> _REQUIRED WORK_
Set down only the lines running from the one with "for piece in" to the one with "for node in", both lines included, exactly as they stand, please.
○ ○ ○
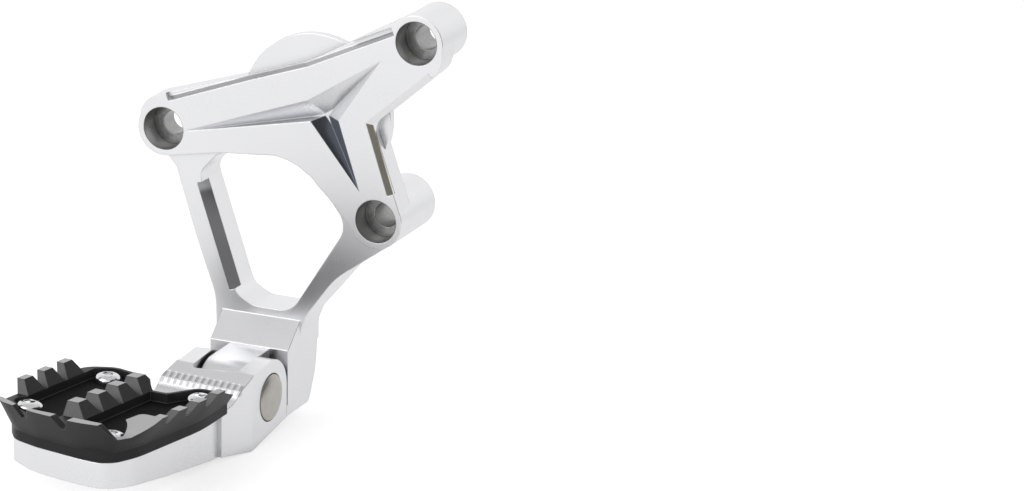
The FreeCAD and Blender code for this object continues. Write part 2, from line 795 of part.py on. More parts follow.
# The ends of the cuts over the tread plate, beyond its outline on every side.
OVER_TEETH = 14
INBOARD = 20
OUTBOARD = 110
FRONT = 20
REAR = -65

# The three rows run along the tread between these, from front to rear.
FRONT_ROW_INNER = -0.6
FRONT_TEETH_INNER = 3.4
LOBE_INBOARD = 79.4
MIDDLE_ROW = (-21.5, -29.7)
REAR_ROW_INNER = -51
TIP_WALL = (93.5, 97.5)
FRONT_CORNER_END = -15.5


def cut_channels(body):
    """Two channels along the tread, which leave its three rows and the lobe of the tip screw."""
    channels = sketch_on(body, "XY_Plane", "channel_outline", S["screw_seat"])
    outline(channels, [
        (30.7, FRONT_ROW_INNER),
        (LOBE_INBOARD, FRONT_ROW_INNER),
        (80.4, -3.1),
        (82.4, -6.1),
        (85.1, -8.9),
        (88.4, -11.6),
        (91.5, -13.5),
        (91.5, MIDDLE_ROW[0]),
        (43, MIDDLE_ROW[0]),
        (42.8, -15.2),
        (30.7, -9.7, 4),
    ])
    outline(channels, [
        (34.9, MIDDLE_ROW[1]),
        (91.5, MIDDLE_ROW[1]),
        (90.0, -38),
        (86.0, -46.0),
        (80.0, REAR_ROW_INNER),
        (31.0, REAR_ROW_INNER),
        (26.9, -45.6, 5),
        (29.4, -34.8, 4),
    ])
    pocket(body, channels, BLANK_TOP, "channels", True)

    slants = sketch_on(body, "YZ_Plane", "slant_outline", 88)
    floor, top = S["tread_floor"], OVER_TEETH
    outline(slants, [(-20, floor), (-20, top), (-26.4, top), (MIDDLE_ROW[0], floor)])
    outline(slants, [(-50, floor), (-50, top), (-55.2, top), (REAR_ROW_INNER, floor)])
    pocket(body, slants, 88 - INBOARD, "slants")

    front = sketch_on(body, "YZ_Plane", "front_slant_outline", LOBE_INBOARD)
    outline(front, [(-3, floor), (-3, top), (FRONT_TEETH_INNER, top), (FRONT_ROW_INNER, floor)])
    pocket(body, front, LOBE_INBOARD - INBOARD, "front_slant")

    rim = sketch_on(body, "YZ_Plane", "rim_outline", 45)
    inner = FRONT_ROW_INNER
    outline(rim, [(MIDDLE_ROW[0], floor), (inner, floor), (inner, top), (MIDDLE_ROW[0], top)])
    pocket(body, rim, 45 - INBOARD, "rim")


def cut_gullets(body):
    """The gaps between the teeth of each row, at one pitch, and the last one up to the tip wall."""
    gullets = sketch_on(body, "XZ_Plane", "gullet_outline", -FRONT)
    floor, top = S["tread_floor"], OVER_TEETH
    lean = S["tooth_slope"] / (S["tooth_top"] - S["tread_floor"])
    over = lean * (OVER_TEETH - S["tooth_top"])
    first = S["tooth_first"]
    outline(gullets, [
        (INBOARD, floor),
        (first - S["tooth_slope"], floor),
        (first + over, top),
        (INBOARD, top),
    ])
    for number in range(3):
        start = first + S["tooth_length"] + number * S["tooth_pitch"]
        end = start - S["tooth_length"] + S["tooth_pitch"]
        outline(gullets, [
            (start - over, top),
            (start + S["tooth_slope"], floor),
            (end - S["tooth_slope"], floor),
            (end + over, top),
        ])
    pocket(body, gullets, FRONT - REAR, "gullets", True)

    last = first + S["tooth_length"] + 3 * S["tooth_pitch"]
    tip = sketch_on(body, "XZ_Plane", "tip_gullet_outline", -FRONT_CORNER_END)
    outline(tip, [
        (last - over, top),
        (last + S["tooth_slope"], floor),
        (TIP_WALL[0], floor),
        (TIP_WALL[1], top),
    ])
    pocket(body, tip, FRONT_CORNER_END + 38.5, "tip_gullet", True)

    gaps = sketch_on(body, "YZ_Plane", "tip_gap_outline", 90)
    outline(gaps, [(-17.1, top), (-20.3, floor), (-22.0, floor), (-25, top)])
    outline(gaps, [(-34, top), (-37, floor), (-39, floor), (-41.5, top)])
    pocket(body, gaps, OUTBOARD - 90, "tip_gaps", True)


def cut_rear_corner(body):
    """The rear row ends after its third tooth, and a last tooth follows the corner of the tip."""
    inner_edge = [(96.5, -38.5), (93.9, -43), (90.8, -49.3), (95, -58)]
    lean = (TIP_WALL[1] - TIP_WALL[0]) / (OVER_TEETH - S["tread_floor"].value)
    sketches = []
    for name, level in (("foot", S["tread_floor"]), ("top", as_size(OVER_TEETH))):
        edge = beside_path(inner_edge, lean * (level.value - S["tooth_top"].value))
        sketch = sketch_on(body, "XY_Plane", "rear_corner_" + name, level)
        start = (edge[0][0], -36.8)
        end = (edge[-1][0], REAR)
        outline(sketch, [(73, -36.8), start] + edge + [end, (73, REAR)])
        sketches.append(sketch)
    loft(body, "PartDesign::SubtractiveLoft", sketches, "rear_corner")


def cut_front_corner(body):
    """The front row slopes down to the lobe that holds the tip screw, which is open to the front."""
    low, top = S["tip_ramp_floor"], OVER_TEETH
    lean = (S["tip_ramp_end"] - S["tip_ramp_start"]) / (S["tooth_top"] - low)
    ramp = sketch_on(body, "XZ_Plane", "tip_ramp_outline", -FRONT)
    outline(ramp, [
        (S["tip_ramp_start"] - lean * (OVER_TEETH - S["tooth_top"]), top),
        (S["tip_ramp_end"], low),
        (TIP_WALL[0] - 1, low),
        (TIP_WALL[1], top),
    ])
    pocket(body, ramp, FRONT - FRONT_CORNER_END, "tip_ramp", True)
    open_side = sketch_on(body, "YZ_Plane", "open_side_outline", S["tip_ramp_end"])
    outline(open_side, [(FRONT, top), (FRONT, low), (-3.2, low), (-7.2, top)])
    pocket(body, open_side, OUTBOARD - S["tip_ramp_end"], "open_side", True)


def turned_body(label, corners):
    """A piece turned about the pin's axis: its corners give (radius, place along Y)."""
    body = new_body(label)
    profile = sketch_on(body, "XY_Plane", label + "_profile")
    outline(profile, corners)
    feature = body.newObject("PartDesign::Revolution", label + "_turned")
    feature.Profile = profile
    feature.ReferenceAxis = (profile, ["V_Axis"])
    feature.Angle = 360
    doc.recompute()
    return body


def groove_y():
    """Where the retaining ring's groove starts, past the rear ear and the washer."""
    return -S["hinge_width"] - S["washer_depth"] - S["side_clearance"]


def make_pin():
    """The hinge pin: head, shank and the groove near its end."""
    head, shank, groove = S["pin_head_radius"], S["pin_radius"], S["clip_groove_depth"]
    under_head = S["pin_head_proud"] - S["pin_head_depth"]
    end = groove_y() - S["clip_depth"] - S["pin_tail"]
    return turned_body("pivot_pin", [
        (0, S["pin_head_proud"]),
        (head - S["pin_head_bevel"], S["pin_head_proud"]),
        (head, S["pin_head_proud"] - S["pin_head_bevel"]),
        (head, under_head),
        (shank, under_head),
        (shank, groove_y()),
        (shank - groove, groove_y()),
        (shank - groove, groove_y() - S["clip_depth"]),
        (shank, groove_y() - S["clip_depth"]),
        (shank, end),
        (0, end),
    ])


def make_bush(label, face_y, inward):
    """A flanged bush in the tongue, its flange outside the tongue's face."""
    bore = S["pin_radius"] + S["pin_clearance"]
    wall = bore + S["bush_wall"]
    flange_y = face_y - inward * S["bush_flange_depth"]
    return turned_body(label, [
        (bore, flange_y),
        (S["bush_flange_radius"], flange_y),
        (S["bush_flange_radius"], face_y),
        (wall, face_y),
        (wall, face_y + inward * bush_length()),
        (bore, face_y + inward * bush_length()),
    ])


def make_washer():
    """The plain washer between the rear ear and the retaining ring."""
    bore = S["pin_radius"] + S["pin_clearance"]
    face = -S["hinge_width"]
    return turned_body("pin_washer", [
        (bore, face),
        (S["washer_radius"], face),
        (S["washer_radius"], face - S["washer_depth"]),
        (bore, face - S["washer_depth"]),
    ])


def make_clip():
    """The retaining ring, sprung open on one side."""
    inner = S["pin_radius"] - S["clip_groove_depth"]
    outer = inner + S["clip_ring_width"]
    body = turned_body("pin_clip", [
        (inner, groove_y()),
        (outer, groove_y()),
        (outer, groove_y() - S["clip_depth"]),
        (inner, groove_y() - S["clip_depth"]),
    ])
    mouth = sketch_on(body, "XZ_Plane", "mouth_outline", -groove_y() - 1)
    side, rim = S["clip_mouth"] / 2, -S["washer_radius"]
    outline(mouth, [(0, 0), (-side, rim), (side, rim)])
    pocket(body, mouth, S["clip_depth"] + 2, "mouth", True)
    return body


def make_spring():
    """The torsion spring in the tongue: a coil, with one end in the ear and one in the tongue."""
    body = new_body("return_spring")
    wire, coil = S["spring_wire_radius"], S["spring_coil_radius"]
    first_y = tongue_back_y() + wire + S["leg_clearance"]
    section = sketch_on(body, "XY_Plane", "wire_outline")
    outline(section, [
        (coil - wire, first_y - wire),
        (coil + wire, first_y - wire),
        (coil + wire, first_y + wire),
        (coil - wire, first_y + wire),
    ])
    helix = body.newObject("PartDesign::AdditiveHelix", "coil")
    helix.Profile = section
    helix.ReferenceAxis = (section, ["V_Axis"])
    helix.Mode = "pitch-turns-angle"
    tie(helix, "Pitch", S["spring_pitch"])
    tie(helix, "Turns", S["spring_turns"])
    doc.recompute()

    ear_leg = sketch_on(body, "XZ_Plane", "ear_leg_outline", -first_y)
    circle(ear_leg, (coil, 0), S["spring_leg_radius"])
    gap = first_y - tongue_back_y() + flange_room()
    pad(body, ear_leg, gap + S["spring_leg"], "ear_leg")

    last_y = first_y + S["spring_turns"] * S["spring_pitch"]
    tongue_leg = sketch_on(body, "XZ_Plane", "tongue_leg_outline", -last_y)
    circle(tongue_leg, (-coil, 0), S["spring_leg_radius"])
    room = tongue_back_y() + spring_pocket_depth() - last_y
    pad(body, tongue_leg, room + S["spring_leg"] - S["leg_clearance"], "tongue_leg", True)
    return body


def make_screw(name, place):
    """A button-head screw with a hexagon socket, seated in the tread plate."""
    body = new_body("tread_screw_" + name)
    body.Placement = tread_frame(place[0], place[1], seat_of(name).value)
    head, tall, shank = S["screw_head_radius"], S["screw_head_height"], S["screw_shank_radius"]
    profile = sketch_on(body, "XZ_Plane", "screw_profile")
    outline(profile, [
        (0, tall),
        (S["screw_crown_radius"], tall),
        (head, S["screw_side_height"]),
        (head, 0),
        (shank, 0),
        (shank, -S["screw_length"]),
        (0, -S["screw_length"]),
    ])
    feature = body.newObject("PartDesign::Revolution", "screw_turned")
    feature.Profile = profile
    feature.ReferenceAxis = (profile, ["V_Axis"])
    feature.Angle = 360
    doc.recompute()
    socket = sketch_on(body, "XY_Plane", "socket_outline", tall)
    across = S["screw_socket_radius"]
    outline(socket, [
        (across * math.cos(math.radians(60 * side)), across * math.sin(math.radians(60 * side)))
        for side in range(6)
    ])
    pocket(body, socket, S["screw_socket_depth"], "socket")
    return body


make_bracket()
make_peg_body()
make_tread_plate()
make_pin()
make_bush("front_bush", tongue_front_y(), -1)
make_bush("rear_bush", tongue_back_y(), 1)
make_washer()
make_clip()
make_spring()
for screw_name, screw_place in SCREWS.items():
    make_screw(screw_name, screw_place)


def pieces():
    """Every sub-part of the document."""
    return [thing for thing in doc.Objects if thing.TypeId == "PartDesign::Body"]


def check_document():
    """Stops on any object that failed, and on any body without a valid solid."""
    for thing in doc.Objects:
        if "Invalid" in thing.State or "Error" in thing.State:
            raise RuntimeError("%s: %s" % (thing.Name, thing.State))
    for body in pieces():
        if body.Shape.isNull() or not body.Shape.isValid():
            raise RuntimeError(body.Label + " has no valid shape")


def move_to_mount():
    """Moves every piece, so that the origin lies where the lower bolt meets the motorcycle."""
    mount = Vector(
        S["lower_spacer_back_x"].value,
        S["lower_bore_y"].value,
        S["lower_bore_z"].value,
    )
    for body in pieces():
        body.Placement = Placement(-mount, Rotation()).multiply(body.Placement)


move_to_mount()
doc.recompute()
check_document()
os.makedirs("parts", exist_ok=True)
for piece in pieces():
    piece.Shape.exportStep("parts/%s.step" % piece.Label)
    print(piece.Label, round(piece.Shape.Volume), len(piece.Shape.Solids), piece.Shape.BoundBox)
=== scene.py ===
import bpy
import math
from mathutils import Matrix, Vector


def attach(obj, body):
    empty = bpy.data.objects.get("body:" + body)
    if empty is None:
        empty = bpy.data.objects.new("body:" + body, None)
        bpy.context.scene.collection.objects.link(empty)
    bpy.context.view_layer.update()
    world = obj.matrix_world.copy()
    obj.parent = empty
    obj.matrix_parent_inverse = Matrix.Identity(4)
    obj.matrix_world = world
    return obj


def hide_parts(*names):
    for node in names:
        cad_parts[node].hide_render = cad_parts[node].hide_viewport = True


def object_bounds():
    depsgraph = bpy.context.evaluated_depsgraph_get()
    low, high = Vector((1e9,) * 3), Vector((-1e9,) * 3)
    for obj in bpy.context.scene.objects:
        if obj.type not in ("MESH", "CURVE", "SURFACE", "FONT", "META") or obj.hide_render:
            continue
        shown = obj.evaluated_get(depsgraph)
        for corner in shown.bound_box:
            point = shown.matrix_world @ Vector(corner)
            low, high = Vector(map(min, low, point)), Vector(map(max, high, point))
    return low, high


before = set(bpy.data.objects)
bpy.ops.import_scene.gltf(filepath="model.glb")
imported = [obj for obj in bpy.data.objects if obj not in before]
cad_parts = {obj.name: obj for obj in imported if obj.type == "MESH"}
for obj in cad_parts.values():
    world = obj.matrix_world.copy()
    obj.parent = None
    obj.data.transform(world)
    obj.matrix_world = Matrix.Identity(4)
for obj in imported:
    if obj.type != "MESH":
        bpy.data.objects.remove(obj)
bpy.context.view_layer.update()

ALUMINIUM = (0.88, 0.885, 0.895)
ALUMINIUM_SHADE = (0.79, 0.795, 0.81)
ALUMINIUM_EDGE = (0.93, 0.93, 0.94)
# Painted shade in the aluminium's corners and grooves.
ALUMINIUM_CORNER_SHADE = (0.20, 0.205, 0.22)
# The counterbores' turned metal, its tones kept darker than the face as painted shade in the
# recess, then a painted shadow in their corners.
BORE_SHADE = (0.22, 0.22, 0.215)
BORE_LIGHT = (0.50, 0.50, 0.495)
BORE_CORNER_SHADE = (0.06, 0.06, 0.06)

# Lengths are in metres. A grain is how often a noise repeats in a metre, and a stretch packs it
# closer along an axis. A pair is where a shade starts to come in and where it is full.
BLAST_GRAIN = 5200.0
CUTTER_GRAIN = 900.0
CUTTER_STRETCH = (1.0, 1.0, 9.0)
CLOUD_GRAIN = 38.0
BORE_GRAIN = 700.0
BORE_STRETCH = (9.0, 1.0, 1.0)
EDGE_WIDTH = 0.0005
EDGE_TURN = (0.01, 0.25)
ENCLOSED = (0.15, 0.75)
# How far the painted shade in corners reaches, and how dark it gets there.
CORNER_SHADE_REACH = 0.006
CORNER_SHADE_DEPTH = 0.55
# How far the painted shadow in a counterbore's corner reaches, and how dark it gets.
BORE_CORNER_SHADE_REACH = 0.0035
BORE_CORNER_SHADE_DEPTH = 0.8
BUMP_HEIGHT = 0.00002

# The Y and Z of each bolt from the lower one, and the distance at which its counterbore ends.
BOLTS = ((0.0141, 0.0641), (0.0, 0.0), (-0.0800, 0.0220))
COUNTERBORE_END = (0.0076, 0.0077)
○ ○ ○
> _EXERCISE RESULT_
for piece in pieces():
    piece.Shape.exportStep("parts/%s.step" % piece.Label)
    print(piece.Label, round(piece.Shape.Volume), len(piece.Shape.Solids), piece.Shape.BoundBox)
=== scene.py ===
import bpy
import math
from mathutils import Matrix, Vector


def attach(obj, body):
    empty = bpy.data.objects.get("body:" + body)
    if empty is None:
        empty = bpy.data.objects.new("body:" + body, None)
        bpy.context.scene.collection.objects.link(empty)
    bpy.context.view_layer.update()
    world = obj.matrix_world.copy()
    obj.parent = empty
    obj.matrix_parent_inverse = Matrix.Identity(4)
    obj.matrix_world = world
    return obj


def hide_parts(*names):
    for node in names:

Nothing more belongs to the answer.